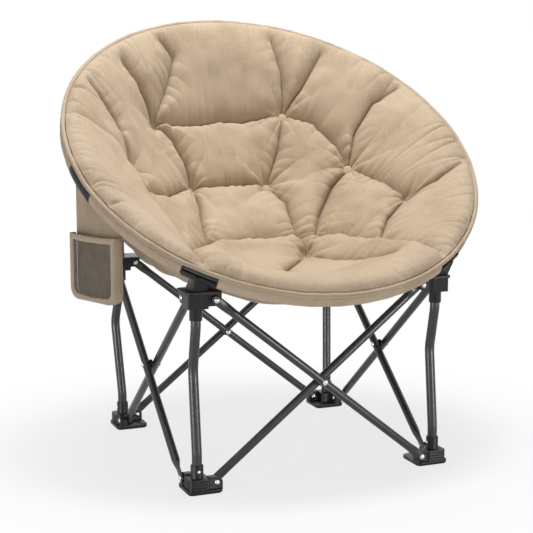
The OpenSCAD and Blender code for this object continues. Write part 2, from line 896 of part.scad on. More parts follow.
foot(FL);  // foot_fl
foot(FR);  // foot_fr
foot(BR);  // foot_br
foot(BL);  // foot_bl
pad(FL);  // pad_fl
pad(FR);  // pad_fr
pad(BR);  // pad_br
pad(BL);  // pad_bl
post(FL);  // post_fl
post(FR);  // post_fr
post(BR);  // post_br
post(BL);  // post_bl
foot_rivets(FL);  // foot_rivets_fl
foot_rivets(FR);  // foot_rivets_fr
foot_rivets(BR);  // foot_rivets_br
foot_rivets(BL);  // foot_rivets_bl
hub(FL);  // hub_fl
hub(FR);  // hub_fr
hub(BR);  // hub_br
hub(BL);  // hub_bl
hub_rivets(FL);  // hub_rivets_fl
hub_rivets(FR);  // hub_rivets_fr
hub_rivets(BR);  // hub_rivets_br
hub_rivets(BL);  // hub_rivets_bl
bar_a(0);  // bar_front_a
bar_b(0);  // bar_front_b
bar_a(1);  // bar_right_a
bar_b(1);  // bar_right_b
bar_a(2);  // bar_rear_a
bar_b(2);  // bar_rear_b
bar_a(3);  // bar_left_a
bar_b(3);  // bar_left_b
cross_rivet(0);  // cross_rivet_front
cross_rivet(1);  // cross_rivet_right
cross_rivet(2);  // cross_rivet_rear
cross_rivet(3);  // cross_rivet_left
spacer(0);  // spacer_front
spacer(1);  // spacer_right
spacer(2);  // spacer_rear
spacer(3);  // spacer_left
front_clip(-1);  // clip_fl
front_clip(1);  // clip_fr
rear_clip(1);  // clip_br
rear_clip(-1);  // clip_bl
ring_part(180 + joint_turn, 360 - joint_turn);  // ring_front
ring_part(-joint_turn, 180 + joint_turn);  // ring_rear
joint_cover(180 + joint_turn);  // joint_cover_left
joint_cover(-joint_turn);  // joint_cover_right
ring_sleeve();
sling();
cushion();
buttons();
piping();
pocket_back();
pocket_net();
pocket_binding();
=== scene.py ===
import bpy
import json
import math
import numpy as np
from mathutils import Matrix, Vector

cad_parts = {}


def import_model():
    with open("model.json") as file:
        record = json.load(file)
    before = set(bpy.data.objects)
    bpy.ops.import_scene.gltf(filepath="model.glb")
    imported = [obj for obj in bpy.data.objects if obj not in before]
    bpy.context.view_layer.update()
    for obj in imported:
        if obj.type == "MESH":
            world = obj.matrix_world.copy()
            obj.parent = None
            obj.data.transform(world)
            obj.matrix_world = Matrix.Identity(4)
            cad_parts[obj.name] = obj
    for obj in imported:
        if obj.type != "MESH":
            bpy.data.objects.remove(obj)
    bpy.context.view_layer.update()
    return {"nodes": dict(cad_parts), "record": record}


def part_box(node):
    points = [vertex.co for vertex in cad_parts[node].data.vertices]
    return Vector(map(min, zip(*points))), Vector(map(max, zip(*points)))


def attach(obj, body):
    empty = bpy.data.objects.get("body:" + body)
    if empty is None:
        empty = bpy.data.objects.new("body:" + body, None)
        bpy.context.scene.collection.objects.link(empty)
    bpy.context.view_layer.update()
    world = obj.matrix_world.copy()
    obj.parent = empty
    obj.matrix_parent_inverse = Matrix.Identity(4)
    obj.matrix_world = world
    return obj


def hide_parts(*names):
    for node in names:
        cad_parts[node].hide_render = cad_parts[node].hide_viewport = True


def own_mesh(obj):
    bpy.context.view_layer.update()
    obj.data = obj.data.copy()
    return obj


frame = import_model()
bpy.ops.object.select_all(action="DESELECT")

# The tubes: four posts and the ring, bent from steel tube and powder-coated a satin dark grey.
# The posts are 19 mm tube that bows back a little, drawn anew along the same bends; the ring is
# 22 mm tube in two halves that plug together at the sides.
body_with = {
    node: body
    for body, members in frame["record"]["behaviour"]["bodies"].items()
    for node in members
}


def socket(paint, name):
    return paint.node_tree.nodes["Principled BSDF"].inputs[name]


def finish(name, metallic, roughness, specular=0.5):
    paint = bpy.data.materials.new(name)
    paint.use_nodes = True
    socket(paint, "Metallic").default_value = metallic
    socket(paint, "Roughness").default_value = roughness
    socket(paint, "Specular IOR Level").default_value = specular
    return paint


def maths(tree, operation, *terms):
    """A maths node, whose terms are sockets to follow or plain numbers."""
    node = tree.nodes.new("ShaderNodeMath")
    node.operation = operation
    for entry, term in zip(node.inputs, terms):
        if isinstance(term, bpy.types.NodeSocket):
            tree.links.new(term, entry)
        else:
            entry.default_value = term
    return node.outputs["Value"]


def spread(tree, fac, low, high, start=0.0, end=1.0, interpolation="LINEAR"):
    """What runs from start to end in fac, made to run from low to high."""
    node = tree.nodes.new("ShaderNodeMapRange")
    node.interpolation_type = interpolation
    for name, value in (("From Min", start), ("From Max", end), ("To Min", low), ("To Max", high)):
        node.inputs[name].default_value = value
    tree.links.new(fac, node.inputs["Value"])
    return node.outputs["Result"]


def grain(paint, scale, detail=3.0, stretch=(1, 1, 1), space=None):
    """Noise in the piece's own coordinates, or in the turned ones that space gives."""
    tree = paint.node_tree
    if space is None:
        space = tree.nodes.new("ShaderNodeTexCoord").outputs["Object"]
    turn = tree.nodes.new("ShaderNodeMapping")
    turn.inputs["Scale"].default_value = stretch
    cloud = tree.nodes.new("ShaderNodeTexNoise")
    cloud.inputs["Scale"].default_value = scale
    cloud.inputs["Detail"].default_value = detail
    tree.links.new(space, turn.inputs["Vector"])
    tree.links.new(turn.outputs["Vector"], cloud.inputs["Vector"])
    return cloud.outputs["Fac"]


def colour_between(paint, fac, low, high, start=0.35, end=0.65):
    tree = paint.node_tree
    ramp = tree.nodes.new("ShaderNodeValToRGB")
    for stop, position, colour in zip(ramp.color_ramp.elements, (start, end), (low, high)):
        stop.position = position
        stop.color = (*colour, 1)
    tree.links.new(fac, ramp.inputs["Fac"])
    tree.links.new(ramp.outputs["Color"], socket(paint, "Base Color"))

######

Exercise instructions:
Print back all the lines verbatim.

Final answer:
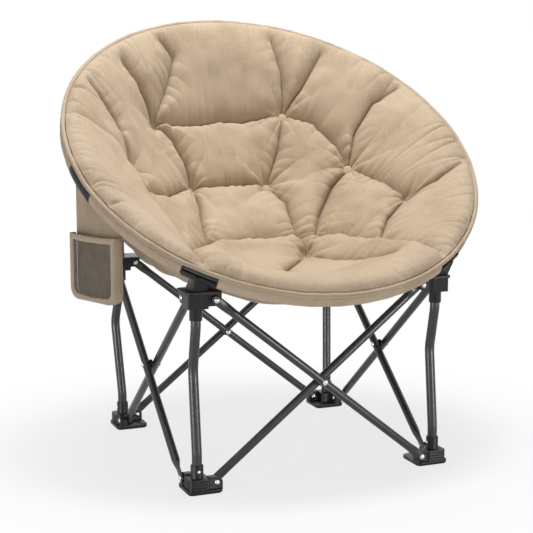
The OpenSCAD and Blender code for this object continues. Write part 2, from line 896 of part.scad on. More parts follow.
foot(FL);  // foot_fl
foot(FR);  // foot_fr
foot(BR);  // foot_br
foot(BL);  // foot_bl
pad(FL);  // pad_fl
pad(FR);  // pad_fr
pad(BR);  // pad_br
pad(BL);  // pad_bl
post(FL);  // post_fl
post(FR);  // post_fr
post(BR);  // post_br
post(BL);  // post_bl
foot_rivets(FL);  // foot_rivets_fl
foot_rivets(FR);  // foot_rivets_fr
foot_rivets(BR);  // foot_rivets_br
foot_rivets(BL);  // foot_rivets_bl
hub(FL);  // hub_fl
hub(FR);  // hub_fr
hub(BR);  // hub_br
hub(BL);  // hub_bl
hub_rivets(FL);  // hub_rivets_fl
hub_rivets(FR);  // hub_rivets_fr
hub_rivets(BR);  // hub_rivets_br
hub_rivets(BL);  // hub_rivets_bl
bar_a(0);  // bar_front_a
bar_b(0);  // bar_front_b
bar_a(1);  // bar_right_a
bar_b(1);  // bar_right_b
bar_a(2);  // bar_rear_a
bar_b(2);  // bar_rear_b
bar_a(3);  // bar_left_a
bar_b(3);  // bar_left_b
cross_rivet(0);  // cross_rivet_front
cross_rivet(1);  // cross_rivet_right
cross_rivet(2);  // cross_rivet_rear
cross_rivet(3);  // cross_rivet_left
spacer(0);  // spacer_front
spacer(1);  // spacer_right
spacer(2);  // spacer_rear
spacer(3);  // spacer_left
front_clip(-1);  // clip_fl
front_clip(1);  // clip_fr
rear_clip(1);  // clip_br
rear_clip(-1);  // clip_bl
ring_part(180 + joint_turn, 360 - joint_turn);  // ring_front
ring_part(-joint_turn, 180 + joint_turn);  // ring_rear
joint_cover(180 + joint_turn);  // joint_cover_left
joint_cover(-joint_turn);  // joint_cover_right
ring_sleeve();
sling();
cushion();
buttons();
piping();
pocket_back();
pocket_net();
pocket_binding();
=== scene.py ===
import bpy
import json
import math
import numpy as np
from mathutils import Matrix, Vector

cad_parts = {}


def import_model():
    with open("model.json") as file:
        record = json.load(file)
    before = set(bpy.data.objects)
    bpy.ops.import_scene.gltf(filepath="model.glb")
    imported = [obj for obj in bpy.data.objects if obj not in before]
    bpy.context.view_layer.update()
    for obj in imported:
        if obj.type == "MESH":
            world = obj.matrix_world.copy()
            obj.parent = None
            obj.data.transform(world)
            obj.matrix_world = Matrix.Identity(4)
            cad_parts[obj.name] = obj
    for obj in imported:
        if obj.type != "MESH":
            bpy.data.objects.remove(obj)
    bpy.context.view_layer.update()
    return {"nodes": dict(cad_parts), "record": record}


def part_box(node):
    points = [vertex.co for vertex in cad_parts[node].data.vertices]
    return Vector(map(min, zip(*points))), Vector(map(max, zip(*points)))


def attach(obj, body):
    empty = bpy.data.objects.get("body:" + body)
    if empty is None:
        empty = bpy.data.objects.new("body:" + body, None)
        bpy.context.scene.collection.objects.link(empty)
    bpy.context.view_layer.update()
    world = obj.matrix_world.copy()
    obj.parent = empty
    obj.matrix_parent_inverse = Matrix.Identity(4)
    obj.matrix_world = world
    return obj


def hide_parts(*names):
    for node in names:
        cad_parts[node].hide_render = cad_parts[node].hide_viewport = True


def own_mesh(obj):
    bpy.context.view_layer.update()
    obj.data = obj.data.copy()
    return obj


frame = import_model()
bpy.ops.object.select_all(action="DESELECT")

# The tubes: four posts and the ring, bent from steel tube and powder-coated a satin dark grey.
# The posts are 19 mm tube that bows back a little, drawn anew along the same bends; the ring is
# 22 mm tube in two halves that plug together at the sides.
body_with = {
    node: body
    for body, members in frame["record"]["behaviour"]["bodies"].items()
    for node in members
}


def socket(paint, name):
    return paint.node_tree.nodes["Principled BSDF"].inputs[name]


def finish(name, metallic, roughness, specular=0.5):
    paint = bpy.data.materials.new(name)
    paint.use_nodes = True
    socket(paint, "Metallic").default_value = metallic
    socket(paint, "Roughness").default_value = roughness
    socket(paint, "Specular IOR Level").default_value = specular
    return paint


def maths(tree, operation, *terms):
    """A maths node, whose terms are sockets to follow or plain numbers."""
    node = tree.nodes.new("ShaderNodeMath")
    node.operation = operation
    for entry, term in zip(node.inputs, terms):
        if isinstance(term, bpy.types.NodeSocket):
            tree.links.new(term, entry)
        else:
            entry.default_value = term
    return node.outputs["Value"]


def spread(tree, fac, low, high, start=0.0, end=1.0, interpolation="LINEAR"):
    """What runs from start to end in fac, made to run from low to high."""
    node = tree.nodes.new("ShaderNodeMapRange")
    node.interpolation_type = interpolation
    for name, value in (("From Min", start), ("From Max", end), ("To Min", low), ("To Max", high)):
        node.inputs[name].default_value = value
    tree.links.new(fac, node.inputs["Value"])
    return node.outputs["Result"]


def grain(paint, scale, detail=3.0, stretch=(1, 1, 1), space=None):
    """Noise in the piece's own coordinates, or in the turned ones that space gives."""
    tree = paint.node_tree
    if space is None:
        space = tree.nodes.new("ShaderNodeTexCoord").outputs["Object"]
    turn = tree.nodes.new("ShaderNodeMapping")
    turn.inputs["Scale"].default_value = stretch
    cloud = tree.nodes.new("ShaderNodeTexNoise")
    cloud.inputs["Scale"].default_value = scale
    cloud.inputs["Detail"].default_value = detail
    tree.links.new(space, turn.inputs["Vector"])
    tree.links.new(turn.outputs["Vector"], cloud.inputs["Vector"])
    return cloud.outputs["Fac"]


def colour_between(paint, fac, low, high, start=0.35, end=0.65):
    tree = paint.node_tree
    ramp = tree.nodes.new("ShaderNodeValToRGB")
    for stop, position, colour in zip(ramp.color_ramp.elements, (start, end), (low, high)):
        stop.position = position
        stop.color = (*colour, 1)
    tree.links.new(fac, ramp.inputs["Fac"])
    tree.links.new(ramp.outputs["Color"], socket(paint, "Base Color"))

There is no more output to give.